• Your task: Look below for the line containing "Turn this picture"; from there through the line containing "from math import", both lines included, please set down each line exactly and nothing else.

• Input material:
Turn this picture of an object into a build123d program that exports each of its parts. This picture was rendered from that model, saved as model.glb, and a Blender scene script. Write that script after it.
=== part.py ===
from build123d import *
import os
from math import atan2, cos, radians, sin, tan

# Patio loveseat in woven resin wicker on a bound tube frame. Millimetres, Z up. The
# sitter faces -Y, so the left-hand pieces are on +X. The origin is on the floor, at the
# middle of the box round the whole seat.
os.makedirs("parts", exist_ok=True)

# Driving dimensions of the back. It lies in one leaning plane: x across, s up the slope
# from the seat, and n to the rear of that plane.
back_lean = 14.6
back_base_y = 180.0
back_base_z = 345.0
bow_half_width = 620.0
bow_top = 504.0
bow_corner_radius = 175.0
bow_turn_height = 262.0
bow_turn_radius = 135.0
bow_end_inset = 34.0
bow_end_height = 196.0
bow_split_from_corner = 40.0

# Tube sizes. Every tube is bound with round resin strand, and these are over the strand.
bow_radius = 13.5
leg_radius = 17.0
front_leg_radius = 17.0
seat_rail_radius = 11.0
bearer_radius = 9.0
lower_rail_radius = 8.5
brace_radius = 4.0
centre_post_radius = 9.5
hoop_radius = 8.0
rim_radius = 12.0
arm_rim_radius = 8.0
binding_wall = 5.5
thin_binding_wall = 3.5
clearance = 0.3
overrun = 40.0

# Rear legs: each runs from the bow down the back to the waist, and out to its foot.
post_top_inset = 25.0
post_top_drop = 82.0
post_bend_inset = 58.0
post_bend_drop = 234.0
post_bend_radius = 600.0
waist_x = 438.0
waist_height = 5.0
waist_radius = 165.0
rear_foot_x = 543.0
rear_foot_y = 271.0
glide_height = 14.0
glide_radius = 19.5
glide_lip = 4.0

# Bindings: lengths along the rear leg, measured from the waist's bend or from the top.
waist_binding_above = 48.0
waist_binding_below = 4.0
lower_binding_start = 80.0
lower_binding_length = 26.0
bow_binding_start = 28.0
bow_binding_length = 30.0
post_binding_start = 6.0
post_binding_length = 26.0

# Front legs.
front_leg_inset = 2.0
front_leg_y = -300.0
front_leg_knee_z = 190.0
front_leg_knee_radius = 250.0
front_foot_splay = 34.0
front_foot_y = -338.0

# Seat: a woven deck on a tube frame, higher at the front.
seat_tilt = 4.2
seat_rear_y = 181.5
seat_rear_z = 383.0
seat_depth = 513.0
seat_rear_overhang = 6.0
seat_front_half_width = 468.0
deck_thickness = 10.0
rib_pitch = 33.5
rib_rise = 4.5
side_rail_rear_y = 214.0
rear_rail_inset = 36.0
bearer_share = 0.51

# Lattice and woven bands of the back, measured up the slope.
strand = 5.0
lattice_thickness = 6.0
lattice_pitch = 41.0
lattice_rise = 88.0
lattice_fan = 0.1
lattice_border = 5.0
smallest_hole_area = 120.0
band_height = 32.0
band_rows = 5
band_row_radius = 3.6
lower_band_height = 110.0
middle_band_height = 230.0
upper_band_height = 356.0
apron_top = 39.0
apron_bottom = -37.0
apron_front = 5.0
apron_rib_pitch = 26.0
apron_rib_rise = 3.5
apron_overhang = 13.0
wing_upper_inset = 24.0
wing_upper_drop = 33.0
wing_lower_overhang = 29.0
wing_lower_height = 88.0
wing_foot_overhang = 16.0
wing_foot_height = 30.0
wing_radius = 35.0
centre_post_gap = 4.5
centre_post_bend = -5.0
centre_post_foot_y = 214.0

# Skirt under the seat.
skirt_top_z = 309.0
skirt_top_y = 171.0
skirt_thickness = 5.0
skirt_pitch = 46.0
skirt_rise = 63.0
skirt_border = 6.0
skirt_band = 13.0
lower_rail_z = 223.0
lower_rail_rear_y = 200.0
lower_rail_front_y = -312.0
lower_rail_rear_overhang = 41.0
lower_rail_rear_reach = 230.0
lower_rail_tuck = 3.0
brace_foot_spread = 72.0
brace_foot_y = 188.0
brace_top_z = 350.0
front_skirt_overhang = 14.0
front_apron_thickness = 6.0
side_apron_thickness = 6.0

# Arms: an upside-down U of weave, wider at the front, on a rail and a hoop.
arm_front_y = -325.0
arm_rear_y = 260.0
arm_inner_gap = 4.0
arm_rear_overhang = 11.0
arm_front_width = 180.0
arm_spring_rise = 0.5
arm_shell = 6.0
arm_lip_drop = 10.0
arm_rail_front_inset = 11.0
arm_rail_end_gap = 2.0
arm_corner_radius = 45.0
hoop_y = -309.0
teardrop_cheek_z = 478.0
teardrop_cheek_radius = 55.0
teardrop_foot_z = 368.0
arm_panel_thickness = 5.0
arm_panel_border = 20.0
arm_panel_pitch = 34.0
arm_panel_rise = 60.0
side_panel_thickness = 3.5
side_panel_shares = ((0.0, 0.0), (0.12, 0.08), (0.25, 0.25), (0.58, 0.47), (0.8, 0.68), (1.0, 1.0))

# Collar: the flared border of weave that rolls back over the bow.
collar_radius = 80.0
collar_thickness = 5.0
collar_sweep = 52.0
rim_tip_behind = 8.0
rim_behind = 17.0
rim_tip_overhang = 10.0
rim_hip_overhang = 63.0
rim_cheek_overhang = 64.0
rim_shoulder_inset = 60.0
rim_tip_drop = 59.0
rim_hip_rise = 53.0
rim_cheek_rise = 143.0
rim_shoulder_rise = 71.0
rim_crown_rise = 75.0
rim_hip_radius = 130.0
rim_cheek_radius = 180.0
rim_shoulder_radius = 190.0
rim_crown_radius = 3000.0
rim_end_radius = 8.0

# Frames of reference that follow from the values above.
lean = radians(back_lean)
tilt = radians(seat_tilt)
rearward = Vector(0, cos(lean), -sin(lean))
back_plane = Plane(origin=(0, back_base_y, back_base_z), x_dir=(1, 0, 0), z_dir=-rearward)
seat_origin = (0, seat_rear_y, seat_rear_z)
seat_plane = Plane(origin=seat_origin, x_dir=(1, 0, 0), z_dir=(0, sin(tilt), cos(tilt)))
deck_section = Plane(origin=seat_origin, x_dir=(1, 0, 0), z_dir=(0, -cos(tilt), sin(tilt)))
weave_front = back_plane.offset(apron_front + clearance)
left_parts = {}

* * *

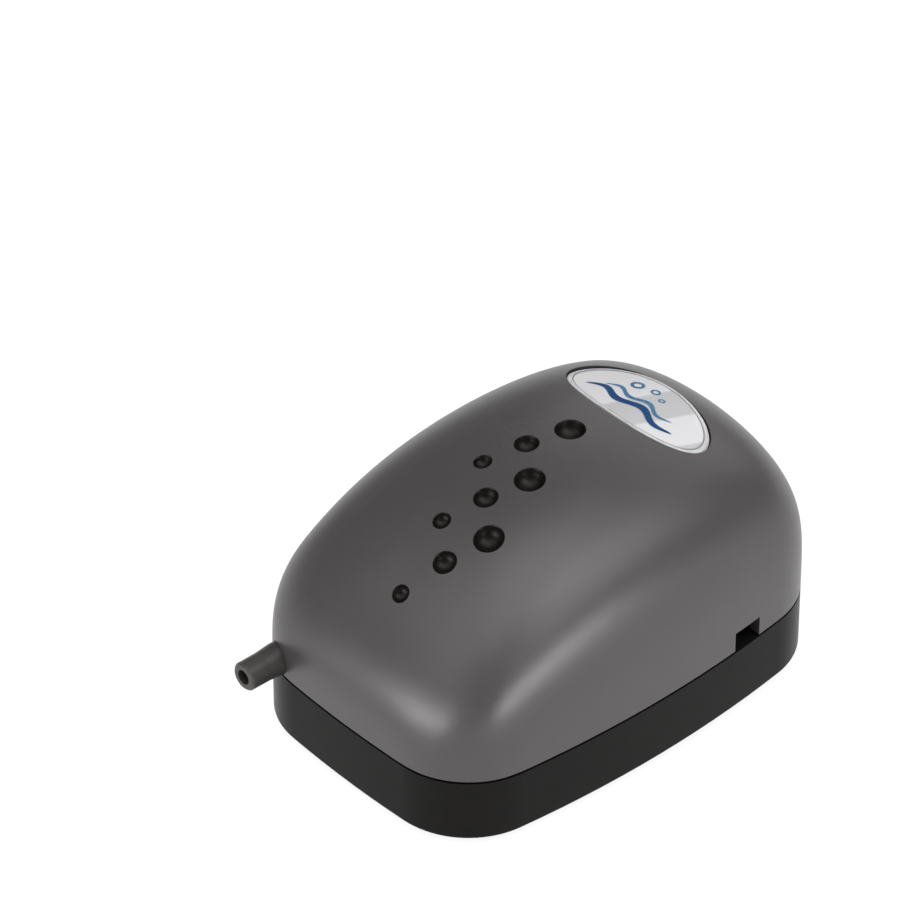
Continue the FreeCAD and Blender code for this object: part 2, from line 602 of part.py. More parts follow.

• Task result:
Turn this picture of an object into a build123d program that exports each of its parts. This picture was rendered from that model, saved as model.glb, and a Blender scene script. Write that script after it.
=== part.py ===
from build123d import *
import os
from math import atan2, cos, radians, sin, tan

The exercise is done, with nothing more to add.